I came into O Week with obvious hopes to develop myself as a teacher, but I certainly was not prepared for the interesting experiences that followed the end of  O Week. The minute that first day of class hit, and I stepped foot in the Bronx site at the Cary Leeds Tennis Center in Crotona Park, I immediately was amazed by the enthusiasm of about 61 bright students (~30 7th Grade, ~30 8th Grade). The first week of Writing class was definitely the easiest time, mostly because the job of my team teacher and I was to establish classroom norms, and to access the student’s current writing skills.

 

As the weeks progressed, the material got harder, and the kids definitely were challenged. Some students did not complete assignments because they did not understand them, and they did not have the self advocacy skills to ask for help yet. In addition, my team teacher and I also got into some problems because this was not only our first time teaching two whole Writing classes, but we were also still developing a team teaching “rhythm” by getting to know each other’s teaching styles, etc… Also, just putting it out there, Writing is not necessarily an easy subject to teach, especially when we as a Writing department had to change the curriculum constantly to ensure that it was enriching for our students.

 

Luckily, BTNY hired Instructional Coaches: actual licensed teachers that led our subject Departments, and helped us change curriculum, and effectively prepare for lessons through class observations, weekly Department meetings, and two rubrics (The TER and YPR) that graded us both professionally, and on our teaching.

 

*Note: My IC for Writing was actually the best IC, and I do not care what anybody says.

 

I am happy to report however, that my team teacher and I achieved that rhythm especially when the students had to take their final Writing tests to assess mastery of skills. A lot of students scored above 90%, and some students even scored 100% on their final tests; obviously exceeding BTNY 80% mastery benchmark.

 

The most sad part for me though was saying goodbye to the students during our BTNY Celebration ceremony. Since Teaching Fellows come from all over the country and only contractually teach the students for the summer, we had to solemnly tell students that we had to go back to our respective colleges and universities. Fortunately, BTNY allows and encourages past Teaching Fellows to apply for next summer and teach again, but only a small percentage of teachers actually return. So I spent the last few hours of Celebration cheering (as noted with the picture below), dancing, singing, and crying.

 

Me with my red pom poms during BTNY Celebration. This was before I cried and it all went south.
Me with my red pom poms during BTNY Celebration. This was before I cried and it all went south.

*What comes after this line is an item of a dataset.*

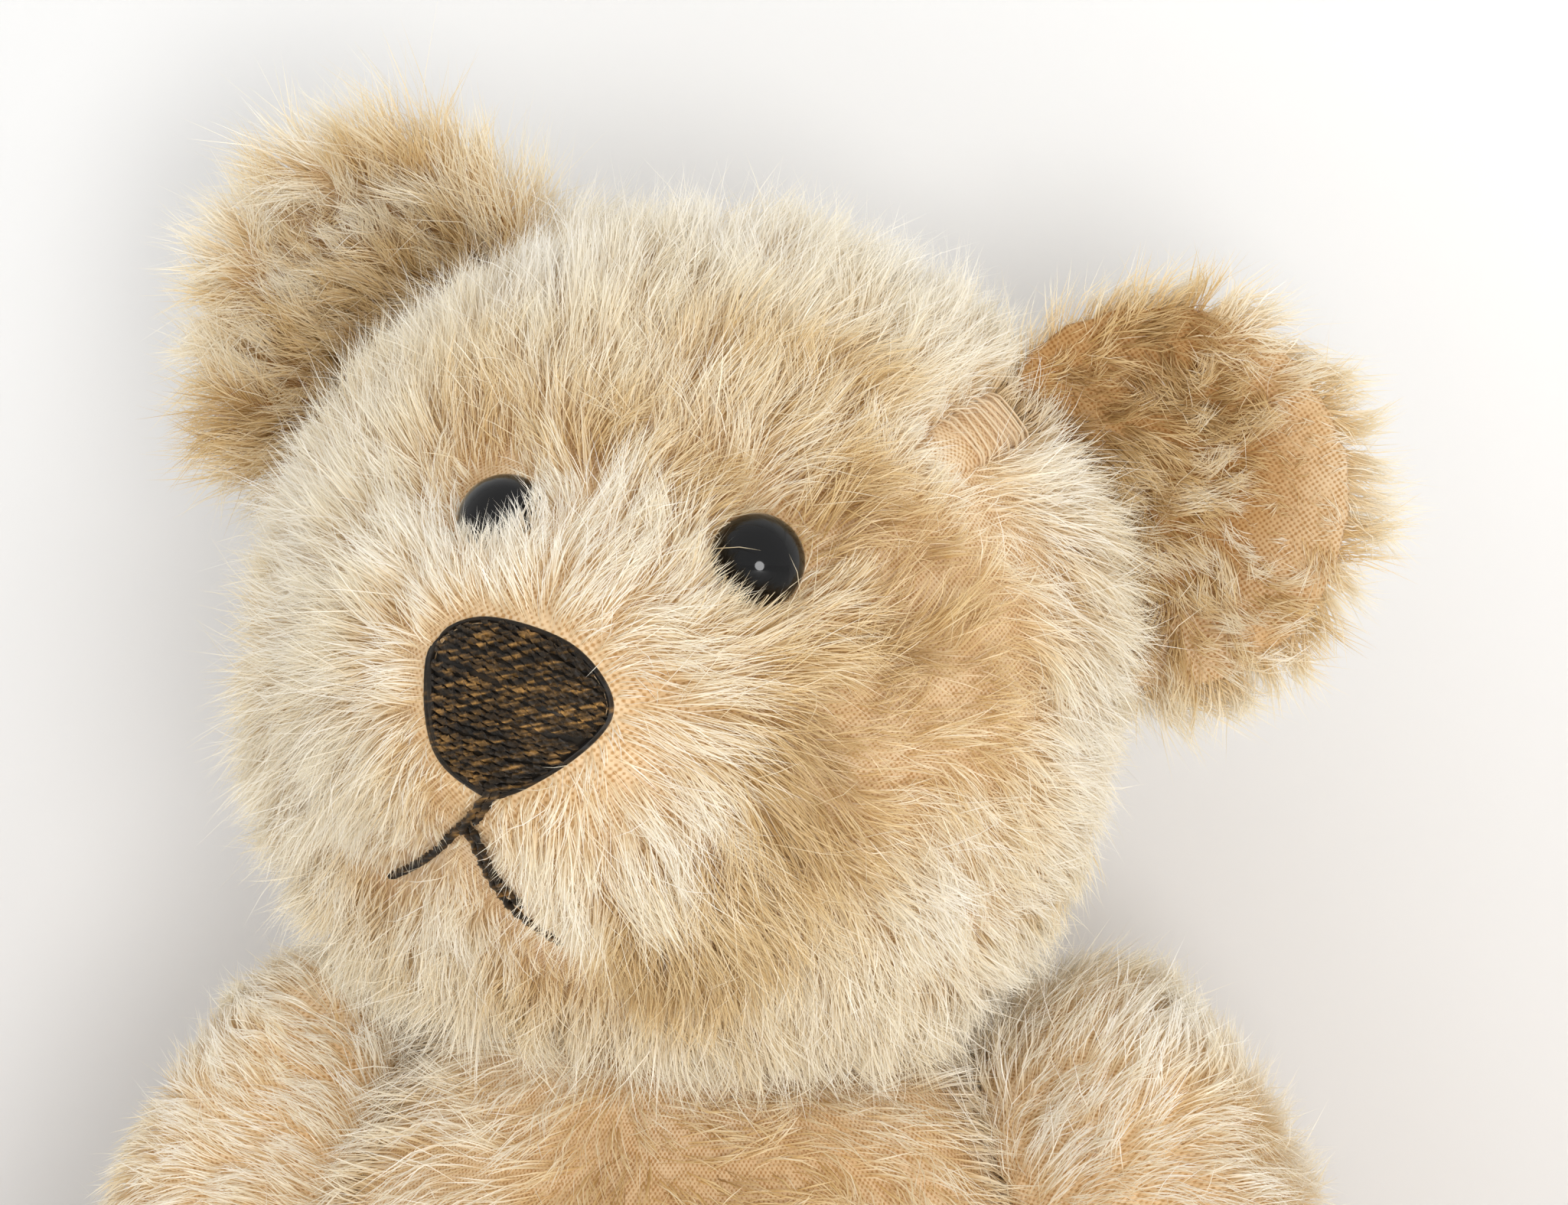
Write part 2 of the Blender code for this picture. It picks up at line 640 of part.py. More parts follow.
def make_mouth(pivot, centre):
    """Makes the mouth: an upright stitch below the nose and two long ones that meet under it."""
    lift = STITCH_RADIUS + GAP * 2.0
    corners = [(-0.0180, -0.0240), (-0.0140, -0.0210), (-0.0096, -0.0178), (-0.0062, -0.0150),
               (-0.0052, -0.0162), (-0.0044, -0.0188), (-0.0030, -0.0220), (-0.0010, -0.0247)]
    line = [centre + on_head(x, z, lift) for x, z in corners]
    make_wire("mouth_stitch", pivot, "nose_thread", line, STITCH_RADIUS)
    upright = [centre + on_head(-0.0044, -0.0125, lift), centre + on_head(-0.0053, -0.0133, lift)]
    make_wire("lip_stitch", pivot, "nose_thread", upright, STITCH_RADIUS)


def make_limb(name, form, side, pivot, disc, trims, segments, rings):
    """Makes a limb's cover and filling, drawn flat against the torso at its joint."""
    way = Vector((side, 0, 0))
    flats = [(way * GAP / 2, -way, disc + FLAT_MARGIN, None)]
    hole = make_cylinder(name + "_outer_hole", pivot, PIN_HOLE, -0.002, 0.006, way, 12)
    pockets = make_pocket(name + "_outer_room", pivot, way, disc, curls=False)
    bag = (limb_form(form, side), segments, rings, flats, trims)
    make_cover(bag, name + "_cover", pivot, [hole])
    make_filling(bag, name + "_filling", pivot, pockets)


def make_arm(label, side, pivot):
    """Makes an arm with a felt palm."""
    outward = Vector((0, math.sin(PALM_TILT), -math.cos(PALM_TILT)))
    palm = mirrored(arm_form(Vector((0, 0, -1))), side) - outward * 0.0050
    make_limb(f"{label}_arm", arm_form, side, pivot, ARM_DISC, [(palm, outward)], 18, 16)
    make_pad(f"{label}_palm_pad", pivot, palm + mirrored(PALM_SHIFT, side), outward, PALM_HALF_SIZES)


def make_leg(label, side, pivot):
    """Makes a leg with a felt sole, lying flat on the ground."""
    sole = Vector((side * LEG_STAND[-1][1], -LEG_AHEAD, LEG_BROAD[-1][1] - LEG_BROAD[0][1]))
    ahead = Vector((0, -1, 0))
    trims = [(sole, ahead), (Vector((0, 0, -HIP.z)), Vector((0, 0, -1)))]
    make_limb(f"{label}_leg", leg_form, side, pivot, LEG_DISC, trims, 18, 18)
    make_pad(f"{label}_sole_pad", pivot, sole, ahead, SOLE_HALF_SIZES)


def make_pad(name, pivot, point, outward, half_sizes):
    """Makes a flat oval of felt, face to face with the bag's flat."""
    bpy.ops.mesh.primitive_cylinder_add(vertices=24, radius=1.0, depth=PAD_THICKNESS)
    pad = place(bpy.context.object, name, pivot, "felt")
    pad.data.transform(Matrix.Diagonal((*half_sizes, 1.0, 1.0)))
    pad.location = point + outward * (GAP + PAD_THICKNESS / 2)
    pad.rotation_euler = outward.to_track_quat("Z", "Y").to_euler()
    shade(pad)


def main():
    """Builds the bear."""
    neck = make_pivot("neck_pivot", NECK, (0, HEAD_LEAN, 0))
    neck_base = make_pivot("neck_base", NECK, (0, HEAD_LEAN, 0))
    joints = [("neck", neck_base, Vector((0, 0, 1)), NECK_DISC)]
    limbs = []
    for label, side in SIDES:
        for kind, place_on_torso, radius in (("arm", SHOULDER, ARM_DISC), ("leg", HIP, LEG_DISC)):
            spot, turn = mirrored(place_on_torso, side), side_turn(kind, side)
            base = make_pivot(f"{label}_{kind}_base", spot, turn)
            pivot = make_pivot(f"{label}_{kind}_pivot", spot, turn)
            joints.append((f"{label}_{kind}", base, Vector((side, 0, 0)), radius))
            limbs.append((kind, label, side, pivot))
    bpy.context.view_layer.update()
    make_torso(joints)
    make_head(neck)
    make_joint("neck", neck_base, neck, Vector((0, 0, 1)), NECK_DISC)
    for (name, base, way, radius), (kind, label, side, pivot) in zip(joints[1:], limbs):
        (make_arm if kind == "arm" else make_leg)(label, side, pivot)
        make_joint(name, base, pivot, way, radius)
    bpy.context.view_layer.update()


clear_scene()
PARTS = make_collection("teddy_bear")
CUTTERS = make_collection("cutters")
MATERIALS = {name: make_material(name) for name in COLOURS}
main()
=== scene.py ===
"""An old, threadbare mohair teddy bear: its cloth, pile, stitching, eyes and the studio it sits in.

Everything is in metres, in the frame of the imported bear: it faces -Y, its left side is +X and +Z is up.
Each bag of the bear is a stuffed skin of woven cloth, and its coat is real strands of mohair, root to tip.
"""

import json
import logging
import math
from abc import ABC, abstractmethod
from collections.abc import Callable, Sequence
from dataclasses import dataclass, field, replace
from enum import Enum

import bmesh
import bpy
import numpy as np
from mathutils import Matrix, Vector
from mathutils.bvhtree import BVHTree

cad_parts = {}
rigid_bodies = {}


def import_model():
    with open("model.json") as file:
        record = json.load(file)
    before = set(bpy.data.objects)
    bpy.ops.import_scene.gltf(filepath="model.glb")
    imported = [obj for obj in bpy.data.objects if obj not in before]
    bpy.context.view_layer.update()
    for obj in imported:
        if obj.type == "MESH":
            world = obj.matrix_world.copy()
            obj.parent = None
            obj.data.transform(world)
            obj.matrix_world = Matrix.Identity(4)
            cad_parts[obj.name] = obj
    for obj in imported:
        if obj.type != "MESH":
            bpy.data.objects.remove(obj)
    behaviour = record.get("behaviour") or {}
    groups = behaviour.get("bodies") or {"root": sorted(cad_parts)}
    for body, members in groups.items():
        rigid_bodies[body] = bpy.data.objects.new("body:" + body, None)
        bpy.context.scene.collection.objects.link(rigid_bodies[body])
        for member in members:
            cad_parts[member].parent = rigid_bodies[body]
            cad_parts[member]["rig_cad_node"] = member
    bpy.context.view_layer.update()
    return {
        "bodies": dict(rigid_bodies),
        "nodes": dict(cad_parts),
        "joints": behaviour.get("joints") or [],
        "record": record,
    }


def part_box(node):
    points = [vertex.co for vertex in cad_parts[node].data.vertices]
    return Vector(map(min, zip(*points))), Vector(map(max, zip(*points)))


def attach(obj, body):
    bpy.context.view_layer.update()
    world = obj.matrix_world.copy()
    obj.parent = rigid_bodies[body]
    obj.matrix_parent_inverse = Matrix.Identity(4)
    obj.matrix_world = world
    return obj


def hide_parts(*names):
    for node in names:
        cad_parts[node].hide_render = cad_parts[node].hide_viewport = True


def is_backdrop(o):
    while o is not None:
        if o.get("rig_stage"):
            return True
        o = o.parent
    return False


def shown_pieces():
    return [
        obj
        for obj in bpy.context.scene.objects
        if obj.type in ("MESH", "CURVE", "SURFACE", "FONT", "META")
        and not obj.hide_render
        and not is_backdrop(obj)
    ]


LOG = logging.getLogger("teddy_bear")
Array = np.ndarray
Pattern = Callable[[Array], Array]
Socket = bpy.types.NodeSocket
Triple = tuple[float, float, float]

SIDES = (("left", 1), ("right", -1))

# Sizes that the bear's construction shares with its looks
NECK_BACK = 0.0040
NECK_HEIGHT = 0.0338
ARM_FORWARD = {1: math.radians(22.0), -1: math.radians(-3.0)}
EAR_PLACE = Vector((0.0395, 0.0060, 0.0230))
EAR_TURN = math.radians(12.0)
EAR_RADIUS = 0.0190
EYE_RADIUS = 0.0042


# ---- places
@dataclass(frozen=True)
class Place:
    """A piece's own axes: where its origin is and how it is turned.

    Attributes:
        origin: The origin in the bear's frame.
        turn: The rotation from the piece's axes to the bear's.
    """

    origin: Vector
    turn: Matrix

    def local(self, points: Array) -> Array:
        """Gives points of the bear's frame in the piece's own axes."""
        return (points - np.array(self.origin)) @ np.array(self.turn)

    def out(self, vectors: Array) -> Array:
        """Turns vectors of the piece's own axes into the bear's frame."""
        return vectors @ np.array(self.turn).T

    def point(self, spot: Sequence[float]) -> Vector:
        """Gives one point of the piece's own axes in the bear's frame."""
        return self.origin + self.turn @ Vector(spot)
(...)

The BTNY summer program taught me a lot about myself as a professional, educator, writer, and person. Here’s some of the ways:

  1. It taught me how to have difficult professional conversations with staff and students through my first attempts of actually having those conversations, and with the advice of my wonderful Instructional Coach.

  2. It taught me how to better organize my time for myself and for my students. Through the use of organizational tools like curriculum maps, daily/weekly planning sheets, and calendars, I learned how to make sure that I did not waste my time, my team teacher’s time, or the time of my students.

  3. It taught me that I have a very special interest in education. I learned from the summer program that I love both being in the classroom, and education on all levels. This interest is why I am minoring in Urban Education at Penn. In addition, it also showed me how I can use platforms like HuffPo and other writing media outlets to address my love of education and social activism, and use these platforms to actually educate others.

  4. It taught me the beauty of networking and resourcefulness. During the summer program, a lot of issues arose in our site that tested our ability to be flexible and resourceful. A lot of times, I had to use my creativity to adjust to a new situation, or fix a problem that would have potentially affected my students.

  5. Lastly, I learned that the sky is not the limit. For our last day of the summer program, the Teaching Fellows and staff participated in an education panel with educational organizations all across the East Coast. This panel showed me that there are several ways to be involved in education, and that I should not just limit myself to teaching. I learned that I can find new and interesting ways to link the amazing things that I am already doing to the field of Education.

 

Currently, I am still involved with BTNY and Breakthrough Collaborative while I’m at Penn. I work as a High School Application Mentor (HAM): a position that helps BTNY 8th graders navigate the high school admissions process so that they can get into the best high schools for them. Also, I currently work as a Breakthrough Ambassador where I tell Penn students about the Breakthrough summer program, and inspire them to apply for the summer position.


I certainly believe that Breakthrough influenced my life in many ways. I am constantly reminded of my amazing summer experience and the impact that I had in the shaping of those student’s lives. But like the students, I too feel educated and inspired my Breakthrough and its mission. Breakthrough not only helped me find my interest in education, it also helped me define myself as a person. I am grateful to Breakthrough because of that, and similar to those students in Breakthrough from all other the country, I too am on the journey of breaking through life to find my purpose in it.